**WHAT YOU NEED TO DO:** Print the whole listing exactly.
--- Start of SUPPLIED DATA ---
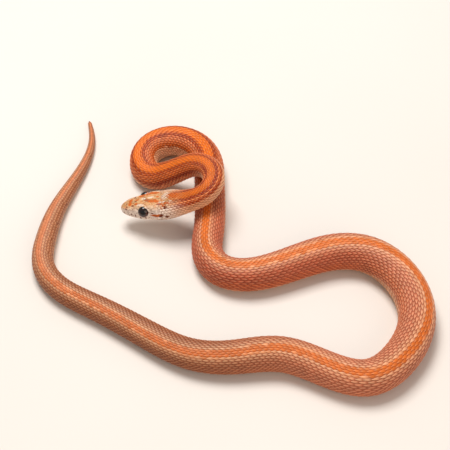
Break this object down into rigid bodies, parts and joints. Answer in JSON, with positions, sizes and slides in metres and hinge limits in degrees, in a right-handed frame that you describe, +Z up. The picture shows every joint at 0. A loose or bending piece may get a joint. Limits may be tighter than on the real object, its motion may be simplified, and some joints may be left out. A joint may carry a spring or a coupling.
{
  "type": "corn snake model",
  "caption": "Life-size model of a young striped corn snake lying in a loose coil with its head resting over its neck.",
  "frame": {"origin": "centre of the snake's box in plan, at the floor it lies on", "axes": "+X along the longer way of the coil, away from the snout; +Y away from the camera; +Z up"},
  "size_m": [0.1135, 0.1035, 0.0167],
  "materials": {
    "head_skin": "smooth scales with a soft gloss",
    "jaw_skin": "smooth scales with a soft gloss",
    "eye": "wet gloss",
    "body_skin": "smooth scales with a soft gloss",
    "tail_skin": "smooth scales with a soft gloss"
  },
  "bodies": {
    "root": {"head": "head_skin", "lower_jaw": "jaw_skin", "eye_left": "eye", "eye_right": "eye", "neck": "body_skin", "body_01": "body_skin", "body_02": "body_skin", "body_03": "body_skin", "body_04": "body_skin", "body_05": "body_skin", "body_06": "body_skin", "body_07": "body_skin", "body_08": "body_skin", "body_09": "body_skin", "body_10": "body_skin", "body_11": "body_skin", "body_12": "body_skin", "body_13": "body_skin", "tail_01": "tail_skin", "tail_02": "tail_skin"}
  },
  "joints": []
}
--- End of SUPPLIED DATA ---
**ANSWER TO THE PROBLEM:**
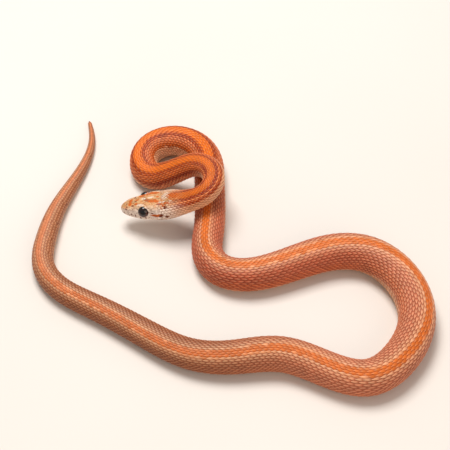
Break this object down into rigid bodies, parts and joints. Answer in JSON, with positions, sizes and slides in metres and hinge limits in degrees, in a right-handed frame that you describe, +Z up. The picture shows every joint at 0. A loose or bending piece may get a joint. Limits may be tighter than on the real object, its motion may be simplified, and some joints may be left out. A joint may carry a spring or a coupling.
{
  "type": "corn snake model",
  "caption": "Life-size model of a young striped corn snake lying in a loose coil with its head resting over its neck.",
  "frame": {"origin": "centre of the snake's box in plan, at the floor it lies on", "axes": "+X along the longer way of the coil, away from the snout; +Y away from the camera; +Z up"},
  "size_m": [0.1135, 0.1035, 0.0167],
  "materials": {
    "head_skin": "smooth scales with a soft gloss",
    "jaw_skin": "smooth scales with a soft gloss",
    "eye": "wet gloss",
    "body_skin": "smooth scales with a soft gloss",
    "tail_skin": "smooth scales with a soft gloss"
  },
  "bodies": {
    "root": {"head": "head_skin", "lower_jaw": "jaw_skin", "eye_left": "eye", "eye_right": "eye", "neck": "body_skin", "body_01": "body_skin", "body_02": "body_skin", "body_03": "body_skin", "body_04": "body_skin", "body_05": "body_skin", "body_06": "body_skin", "body_07": "body_skin", "body_08": "body_skin", "body_09": "body_skin", "body_10": "body_skin", "body_11": "body_skin", "body_12": "body_skin", "body_13": "body_skin", "tail_01": "tail_skin", "tail_02": "tail_skin"}
  },
  "joints": []
}